Tuning a PD Controller Based on an SVR for the Control of a Biped Robot Subject to External Forces and Slope Variation

Abstract

Real-time balance control of an eight-link biped robot using a zero moment point (ZMP) dynamic model is difficult to achieve due to the processing time of the corresponding equations. To overcome this limitation an intelligent computing technique based on Support Vector Regression (SVR) is developed and presented in this paper. To implement a PD controller the SVR uses the ZMP error relative to a reference and its variation as inputs, and the output is the correction of the angle of the robot’s torso, necessary for its sagittal balance. The SVR was trained based on simulation data generated using a PD controller. The initial values of the parameters of the PD controller were obtained by the second Ziegler- Nichols method. In order to evaluate the balance performance of the biped robot, three performance indexes are used. The ZMP is calculated by reading four force sensors placed under each of the robot’s feet. The gait implemented in this biped is similar to a human gait, which is acquired and adapted to the robot’s size.
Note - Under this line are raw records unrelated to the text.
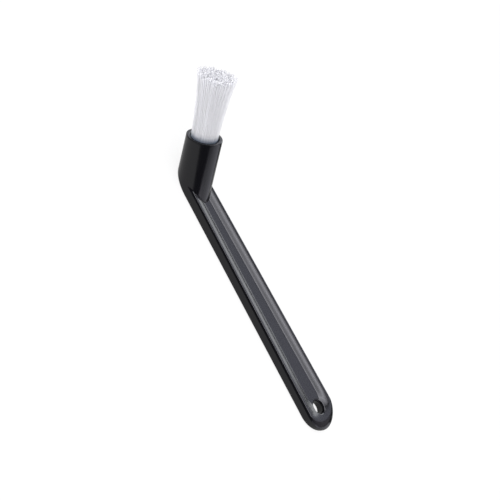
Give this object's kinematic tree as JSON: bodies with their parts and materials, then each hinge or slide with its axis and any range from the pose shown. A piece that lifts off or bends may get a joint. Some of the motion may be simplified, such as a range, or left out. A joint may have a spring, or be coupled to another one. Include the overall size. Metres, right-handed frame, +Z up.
{
  "type": "coffee machine cleaning brush",
  "caption": "Cleaning brush: a long dished black handle with a hanging hole, bent at its head into a round socket that holds a flared tuft of white bristles.",
  "frame": {"origin": "under the middle of the brush's bounding box, in the plane of the handle's flat underside", "axes": "+X along the handle from the hanging hole to the tuft, +Y across the handle, +Z up out of the dished face"},
  "size_m": [0.1792, 0.023, 0.0503],
  "materials": {
    "black_plastic": "glossy injection-moulded polypropylene",
    "white_nylon": "drawn nylon filament",
    "band_metal": "rolled tinned strip",
    "potting_resin": "poured and cured"
  },
  "bodies": {
    "root": {"handle": "black_plastic", "bristles": "white_nylon", "tuft_band": "band_metal", "tuft_resin": "potting_resin"}
  },
  "joints": []
}
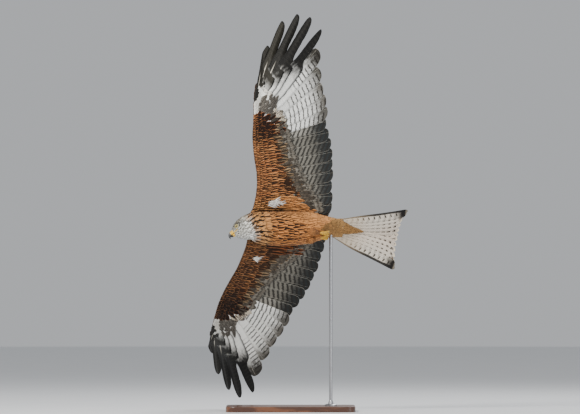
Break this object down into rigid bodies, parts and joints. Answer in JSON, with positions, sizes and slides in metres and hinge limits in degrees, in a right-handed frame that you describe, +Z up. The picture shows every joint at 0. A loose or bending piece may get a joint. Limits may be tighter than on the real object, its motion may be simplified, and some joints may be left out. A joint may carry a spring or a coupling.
{
  "type": "mounted red kite bird",
  "caption": "Life-size still model of a red kite gliding in a bank with wings and tail spread, held by a steel rod on a flat wooden base.",
  "frame": {"origin": "middle of the underside of the stand base", "axes": "+Z up along the rod; +X from the bill towards the tail, roughly along the body; +Y away from the belly side that faces the viewer"},
  "size_m": [0.7159, 0.7121, 1.4042],
  "materials": {
    "plumage_rufous": "matt rufous feathers with dark shaft streaks",
    "plumage_pale": "matt whitish grey feathers with fine dark streaks",
    "flight_feathers": "satin black, grey and white feather vanes with dark bars",
    "tail_feathers": "satin pale feather vanes with rows of small dark bars",
    "bill_horn": "smooth dark horn, yellow at the base",
    "eye": "glossy pale yellow iris with a dark pupil",
    "yellow_skin": "scaly yellow skin with dark claws",
    "base_wood": "satin varnished dark wood",
    "rod_steel": "brushed"
  },
  "bodies": {
    "root": {"bill_lower": "bill_horn", "bill_upper": "bill_horn", "eye_left": "eye", "eye_right": "eye", "foot_left": "yellow_skin", "foot_right": "yellow_skin", "head": "plumage_pale", "leg_left": "plumage_rufous", "leg_right": "plumage_rufous", "neck": "plumage_pale", "primary_left_10": "flight_feathers", "primary_left_6": "flight_feathers", "primary_left_7": "flight_feathers", "primary_left_8": "flight_feathers", "primary_left_9": "flight_feathers", "primary_right_10": "flight_feathers", "primary_right_6": "flight_feathers", "primary_right_7": "flight_feathers", "primary_right_8": "flight_feathers", "primary_right_9": "flight_feathers", "stand_base": "base_wood", "stand_rod": "rod_steel", "tail": "tail_feathers", "trunk": "plumage_rufous", "wing_left_arm": "plumage_rufous", "wing_left_hand": "flight_feathers", "wing_right_arm": "plumage_rufous", "wing_right_hand": "flight_feathers"}
  },
  "joints": []
}
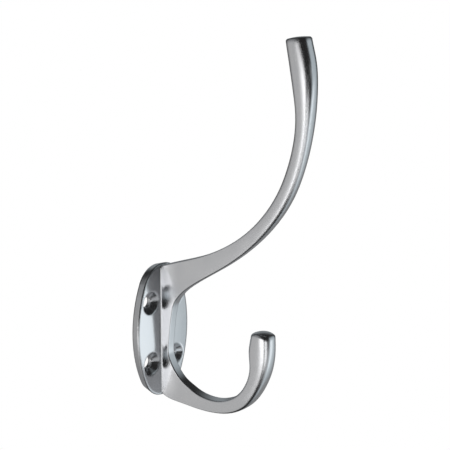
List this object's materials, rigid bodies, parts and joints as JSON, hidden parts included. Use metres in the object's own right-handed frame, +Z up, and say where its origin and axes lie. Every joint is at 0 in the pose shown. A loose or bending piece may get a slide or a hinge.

The main contribution of this paper is the fine-tuning of the ZMP controller based on the SVR. To implement and test this, the biped robot was subjected to external forces and slope variation. Some experiments are presented and the results show that the implemented gait combined with the correct tuning of the SVR controller is appropriate for use with this biped robot. The SVR controller runs at 0.2 ms, which is about 50 times faster than a corresponding firstorder TSK neural-fuzzy network.